LES AGRICULTEURS APPELÉS
2 « SORCIERS » TELLEMENT LEURS RÉCOLTES SONT FRUCTUEUSES
L’île d’orléans s’est vu attribuer des noms enchanteurs comme l’émeraude du Saint-laurent ou le Jardin d’éden. C’est en raison du pouvoir d’attraction qu’elle a sur les amoureux des paysages, de la nature et de la villégiature, mais aussi en raison de la fertilité de ses terres. Les agriculteurs orléanais sont même appelés « sorciers », au début des années 1900, explique Florence Gagnon-brouillet, qui a consacré son mémoire de maîtrise en histoire à ce coin de pays. « Leur manière de cultiver la terre est quasiment de la magie tellement ils arrivent à produire. […] Ce n’est pas pour rien qu’on l’a appelée le grenier de Québec. Le climat et les terres très fertiles permettent une production très importante. » Le climat insulaire rend les écarts de température entre le jour et la nuit moins grands. Les récoltes ont ainsi moins de risque de geler tôt au printemps, explique-t-elle. Dès l’époque de la Nouvelle-france, les producteurs allaient vendre leurs produits à Québec par bateau. La construction du pont, en 1935, et les avancées technologiques comme les entrepôts et les camions réfrigérés ont changé la donne et permis une circulation plus intensive et efficace des denrées, relate Mme Gagnon-brouillet.

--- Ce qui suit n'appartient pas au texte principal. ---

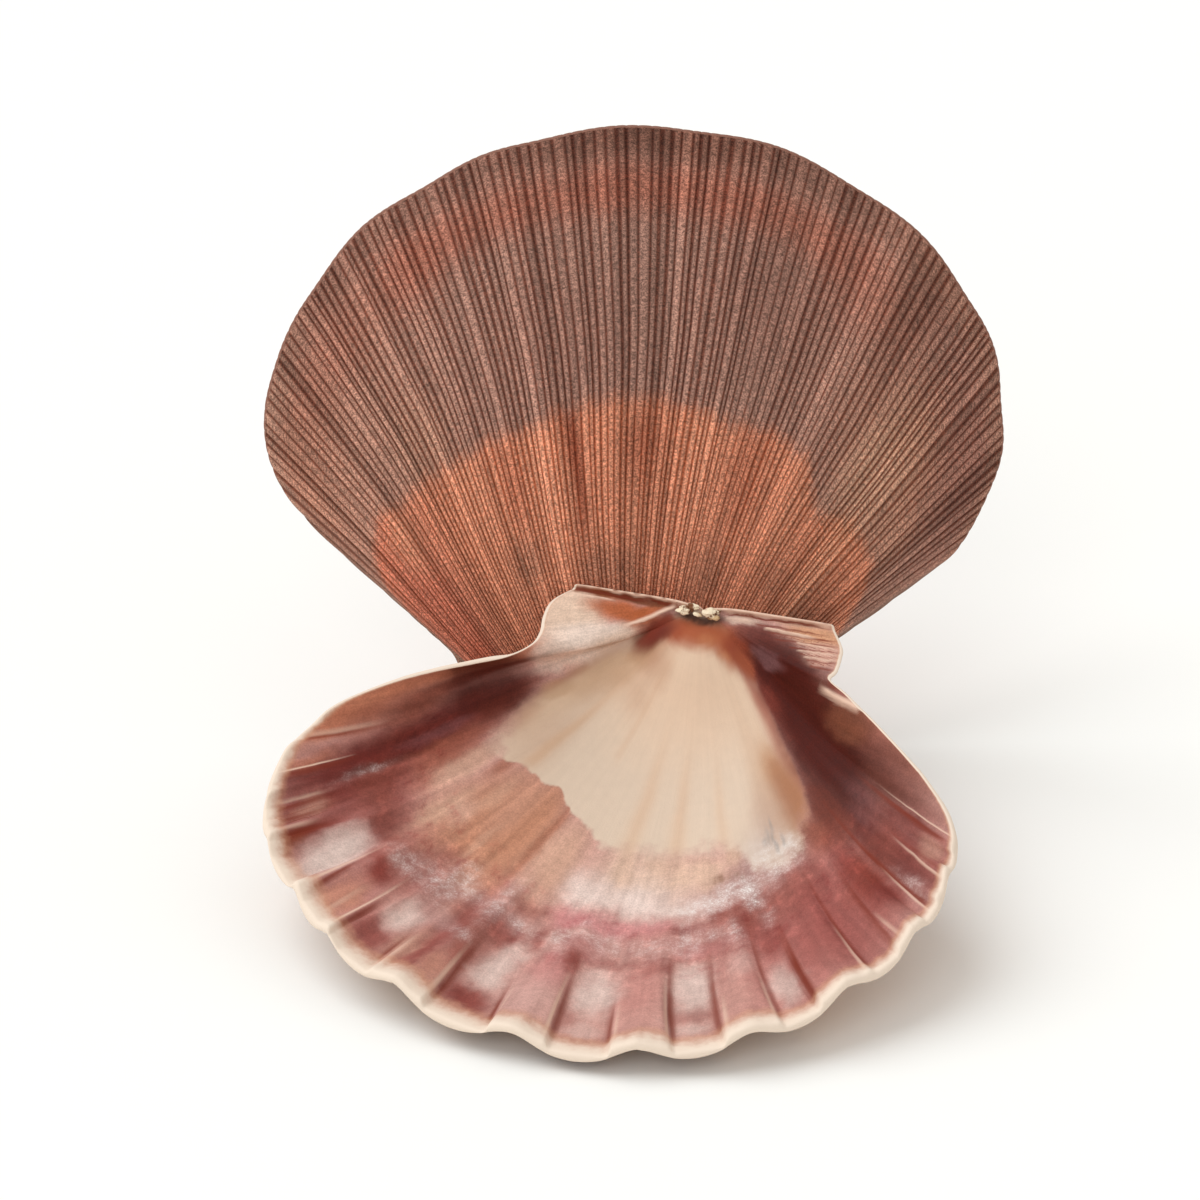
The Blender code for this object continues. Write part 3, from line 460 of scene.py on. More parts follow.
def columns(valve, line, shares, chance):
    """Run along the margin and running riblet number of each column; shares place those of one riblet."""
    run, angle = line["run"], line["angle"]
    places = np.stack([line["x"], line["y"]], axis=1)
    notch_left = run[np.argmin(np.linalg.norm(places - valve["ear_left"][-1], axis=1))]
    notch_right = run[np.argmin(np.linalg.norm(places - valve["ear_right"][0], axis=1))]
    first, last, count = valve["riblets"]
    steps = np.clip(chance.normal(1.0, 0.2, count), 0.55, 1.5)
    edges = first + (last - first) * np.concatenate([[0.0], np.cumsum(steps)]) / steps.sum()
    edge_run = np.interp(edges, angle, run)
    crowded = np.linspace(0.0, 1.0, EAR_COLUMNS + 1) ** 1.5
    at = list(notch_left * crowded[:-1])
    at += list(np.linspace(notch_left, edge_run[0], FLANK_COLUMNS, endpoint=False))
    for near, far in zip(edge_run[:-1], edge_run[1:]):
        at += [near + share * (far - near) for share in shares]
    at += list(np.linspace(edge_run[-1], notch_right, FLANK_COLUMNS, endpoint=False))
    at += list(run[-1] - (run[-1] - notch_right) * crowded[::-1])
    here = np.interp(at, run, angle)
    riblet = np.interp(here, edges, np.arange(count + 1.0))
    past = np.minimum(here - first, 0.0) + np.maximum(here - last, 0.0)
    return np.array(at), riblet + past * count / (last - first)


def bent(valve, line, at, growth):
    """Margin place and rib height that each column aims at, row by row, as the ribs turn on their way."""
    ends = np.interp([valve["fan"][0][0], valve["fan"][-1][0]], line["angle"], line["run"])
    fan = slice(*np.searchsorted(line["run"], ends))
    here = np.interp(at, line["run"], line["angle"])
    shift = valve["drift"](here, growth) * ease(55.0, 43.0, np.abs(here))
    turned = np.interp(here - shift, line["angle"][fan], line["run"][fan])
    straight = np.interp(here, line["angle"][fan], line["run"][fan])
    run = at + turned - straight
    return [np.interp(run, line["run"], line[part]) for part in ("x", "y", "wave")]


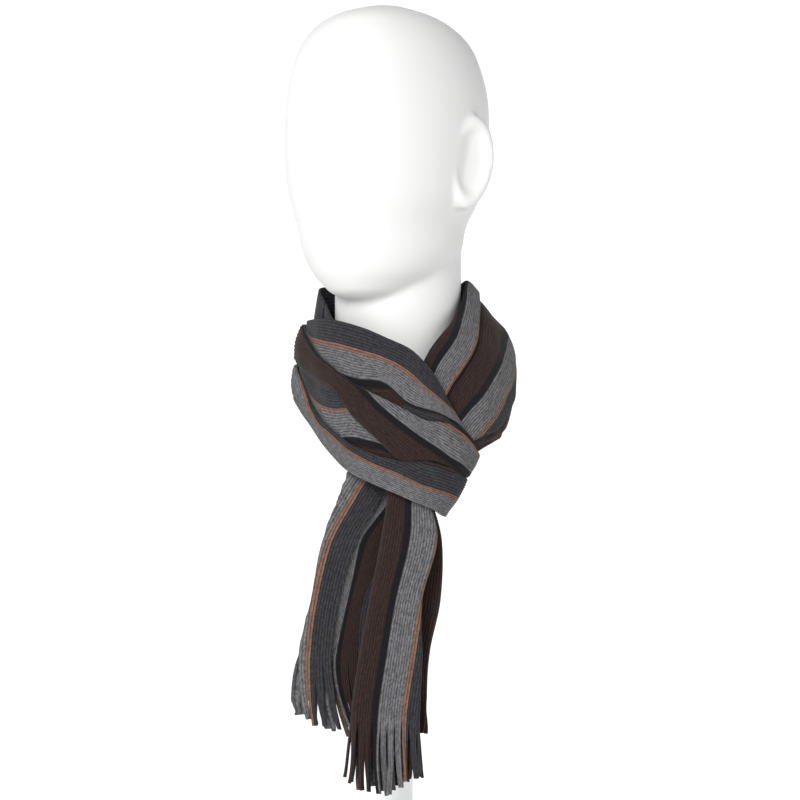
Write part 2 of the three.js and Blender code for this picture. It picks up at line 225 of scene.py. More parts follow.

3 LES PRODUCTEURS TOUJOURS À L’AVANT-GARDE
Même si leurs produits ont toujours été très prisés, les agriculteurs de l’île d’orléans ne sont pas du genre à « se reposer sur leurs lauriers », explique la chercheuse Florence Gagnon-brouillet. Ils ont toujours été à l’avant-garde des technologies et techniques qui pouvaient faire en sorte d’améliorer leurs cultures. Ils se sont toujours adaptés au changement, a-t-elle constaté dans ses recherches et dans les entrevues qu’elle a réalisées avec des agriculteurs. Ils sont d’ailleurs les premiers au Québec à avoir bâti un entrepôt frigorifique pour la fraise. Ils avaient aussi mis en place un laboratoire d’entomologie où on effectuait des études pour protéger les plants. Ils sont continuellement en recherche pour améliorer les productions et répondre aux besoins des consommateurs. Ainsi, certaines variétés de fraises ont été délaissées, car elles plaisaient moins aux acheteurs, à cause de leur couleur plus fade ou leur conservation difficile. « À chaque fois qu’il y avait de nouvelles initiatives, les producteurs de l’île sont toujours dans les premiers à massivement s’impliquer dans ces avancements. »

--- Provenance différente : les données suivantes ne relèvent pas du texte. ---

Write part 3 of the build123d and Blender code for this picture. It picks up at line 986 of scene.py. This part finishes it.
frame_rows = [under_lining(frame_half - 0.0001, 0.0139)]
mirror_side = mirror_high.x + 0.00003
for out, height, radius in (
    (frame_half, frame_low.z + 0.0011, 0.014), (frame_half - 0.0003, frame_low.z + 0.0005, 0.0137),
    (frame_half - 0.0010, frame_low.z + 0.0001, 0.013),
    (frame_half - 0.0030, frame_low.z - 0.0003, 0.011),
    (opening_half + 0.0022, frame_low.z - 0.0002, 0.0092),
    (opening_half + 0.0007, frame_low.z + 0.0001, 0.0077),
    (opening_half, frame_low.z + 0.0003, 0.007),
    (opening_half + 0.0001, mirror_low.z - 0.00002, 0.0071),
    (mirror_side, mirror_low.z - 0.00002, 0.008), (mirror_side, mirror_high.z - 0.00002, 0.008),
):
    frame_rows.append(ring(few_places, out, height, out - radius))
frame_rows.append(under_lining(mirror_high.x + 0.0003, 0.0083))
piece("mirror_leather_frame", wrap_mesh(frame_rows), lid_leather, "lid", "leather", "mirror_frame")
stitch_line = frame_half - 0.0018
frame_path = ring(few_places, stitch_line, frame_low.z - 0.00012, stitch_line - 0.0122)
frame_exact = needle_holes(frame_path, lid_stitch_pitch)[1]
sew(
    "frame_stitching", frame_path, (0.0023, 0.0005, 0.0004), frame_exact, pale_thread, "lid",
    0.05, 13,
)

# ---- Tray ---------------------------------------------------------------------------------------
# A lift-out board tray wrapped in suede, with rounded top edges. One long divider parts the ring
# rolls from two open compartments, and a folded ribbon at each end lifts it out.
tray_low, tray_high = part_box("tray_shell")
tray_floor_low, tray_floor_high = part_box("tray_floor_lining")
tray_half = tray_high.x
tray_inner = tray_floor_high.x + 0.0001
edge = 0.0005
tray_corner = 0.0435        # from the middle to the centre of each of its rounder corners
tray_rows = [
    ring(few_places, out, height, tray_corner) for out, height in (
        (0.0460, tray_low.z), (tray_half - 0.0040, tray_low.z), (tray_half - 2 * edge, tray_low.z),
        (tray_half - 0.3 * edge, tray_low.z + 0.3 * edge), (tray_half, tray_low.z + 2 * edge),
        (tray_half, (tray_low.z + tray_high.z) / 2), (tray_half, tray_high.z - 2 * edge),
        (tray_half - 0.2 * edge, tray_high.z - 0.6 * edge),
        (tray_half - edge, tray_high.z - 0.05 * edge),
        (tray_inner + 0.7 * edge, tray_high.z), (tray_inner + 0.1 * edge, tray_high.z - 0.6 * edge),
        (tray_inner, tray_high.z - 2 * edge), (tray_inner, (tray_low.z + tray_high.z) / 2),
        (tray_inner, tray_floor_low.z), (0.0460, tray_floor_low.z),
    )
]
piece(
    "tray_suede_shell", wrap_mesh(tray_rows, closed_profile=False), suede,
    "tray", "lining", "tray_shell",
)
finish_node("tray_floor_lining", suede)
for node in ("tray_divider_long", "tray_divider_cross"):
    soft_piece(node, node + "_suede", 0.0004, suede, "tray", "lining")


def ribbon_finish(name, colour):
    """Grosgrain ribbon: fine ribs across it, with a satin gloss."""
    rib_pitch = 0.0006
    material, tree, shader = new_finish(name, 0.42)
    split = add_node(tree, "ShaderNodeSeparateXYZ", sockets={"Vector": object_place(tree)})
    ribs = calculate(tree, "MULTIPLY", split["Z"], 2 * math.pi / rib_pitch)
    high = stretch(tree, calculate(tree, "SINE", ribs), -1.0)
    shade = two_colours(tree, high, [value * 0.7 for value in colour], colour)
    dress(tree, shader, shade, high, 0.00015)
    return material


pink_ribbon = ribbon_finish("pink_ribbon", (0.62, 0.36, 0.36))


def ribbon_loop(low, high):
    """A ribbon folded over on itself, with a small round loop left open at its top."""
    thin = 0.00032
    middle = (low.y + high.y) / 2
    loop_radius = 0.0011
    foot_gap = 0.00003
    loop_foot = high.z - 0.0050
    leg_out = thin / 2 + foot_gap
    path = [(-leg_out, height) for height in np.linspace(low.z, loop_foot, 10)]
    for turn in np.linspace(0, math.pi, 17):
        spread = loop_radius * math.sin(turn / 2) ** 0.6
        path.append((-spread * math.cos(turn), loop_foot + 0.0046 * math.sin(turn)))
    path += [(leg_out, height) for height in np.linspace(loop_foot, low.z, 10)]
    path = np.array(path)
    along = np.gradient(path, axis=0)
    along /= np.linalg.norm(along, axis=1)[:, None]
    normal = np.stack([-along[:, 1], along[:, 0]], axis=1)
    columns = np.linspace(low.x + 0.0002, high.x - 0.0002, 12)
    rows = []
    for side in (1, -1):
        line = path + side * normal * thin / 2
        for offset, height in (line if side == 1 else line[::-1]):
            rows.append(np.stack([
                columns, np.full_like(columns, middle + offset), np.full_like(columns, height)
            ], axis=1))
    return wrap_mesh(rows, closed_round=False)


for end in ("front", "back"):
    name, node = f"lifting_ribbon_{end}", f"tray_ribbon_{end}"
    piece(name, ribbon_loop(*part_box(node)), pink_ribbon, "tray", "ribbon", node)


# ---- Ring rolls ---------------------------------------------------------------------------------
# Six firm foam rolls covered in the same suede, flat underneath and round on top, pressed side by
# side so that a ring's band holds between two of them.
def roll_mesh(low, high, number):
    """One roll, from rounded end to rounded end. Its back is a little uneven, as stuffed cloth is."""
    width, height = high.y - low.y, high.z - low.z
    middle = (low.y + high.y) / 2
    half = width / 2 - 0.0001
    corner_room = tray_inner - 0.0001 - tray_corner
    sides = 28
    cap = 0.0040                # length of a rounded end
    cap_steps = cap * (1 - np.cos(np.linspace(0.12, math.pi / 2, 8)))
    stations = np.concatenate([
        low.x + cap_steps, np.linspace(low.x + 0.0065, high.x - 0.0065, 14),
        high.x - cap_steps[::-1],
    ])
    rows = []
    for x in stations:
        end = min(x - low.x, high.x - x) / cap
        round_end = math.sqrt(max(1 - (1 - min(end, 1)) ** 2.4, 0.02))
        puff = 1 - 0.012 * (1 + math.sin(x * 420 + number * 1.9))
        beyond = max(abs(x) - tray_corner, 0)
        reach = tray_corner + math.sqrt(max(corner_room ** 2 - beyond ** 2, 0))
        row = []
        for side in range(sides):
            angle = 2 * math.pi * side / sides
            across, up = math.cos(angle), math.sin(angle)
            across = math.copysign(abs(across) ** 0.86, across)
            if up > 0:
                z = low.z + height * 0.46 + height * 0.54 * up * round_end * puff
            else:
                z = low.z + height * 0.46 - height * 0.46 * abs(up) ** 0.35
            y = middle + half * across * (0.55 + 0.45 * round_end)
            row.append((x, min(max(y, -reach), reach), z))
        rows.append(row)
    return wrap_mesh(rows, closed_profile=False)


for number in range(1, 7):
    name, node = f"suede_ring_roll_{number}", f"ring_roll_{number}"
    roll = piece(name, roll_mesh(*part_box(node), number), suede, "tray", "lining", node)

4 LA FRAISE DE L’ÎLE, PRODUIT CHÉRI DES QUÉBÉCOIS DEPUIS DES LUNES
Dans l’histoire de Québec, de tout temps, la fraise a été annonciatrice de l’été. Ces petits fruits en provenance de l’île d’orléans étaient les premiers à arriver au marché, régalant les clients qui goûtaient ainsi le premier délice frais de la belle saison. « C’était la folie furieuse au marché au printemps parce que ça faisait des mois qu’on n’avait pas eu de produits frais. Ça annonce l’été », commente Florence Gagnon-brouillet. C’est au début des années 1900 que plusieurs producteurs de l’île sont passés d’un mode de polyculture à une monoculture, afin de s’adapter aux changements dans les habitudes de consommation. « La fraise est devenue un produit choisi par les agriculteurs en monoculture parce qu’elle avait des avantages financiers importants et que le terrain se prête bien à cette culture », souligne la chercheuse. La fraise de l’île s’est même retrouvée dans un conte pour enfants qui avait été publié dans un journal en 1954 et qui était inspiré de Hansel et
Gretel. Pas étonnant que parmi les surnoms donnés à l’île figure « le jardin de fraises ».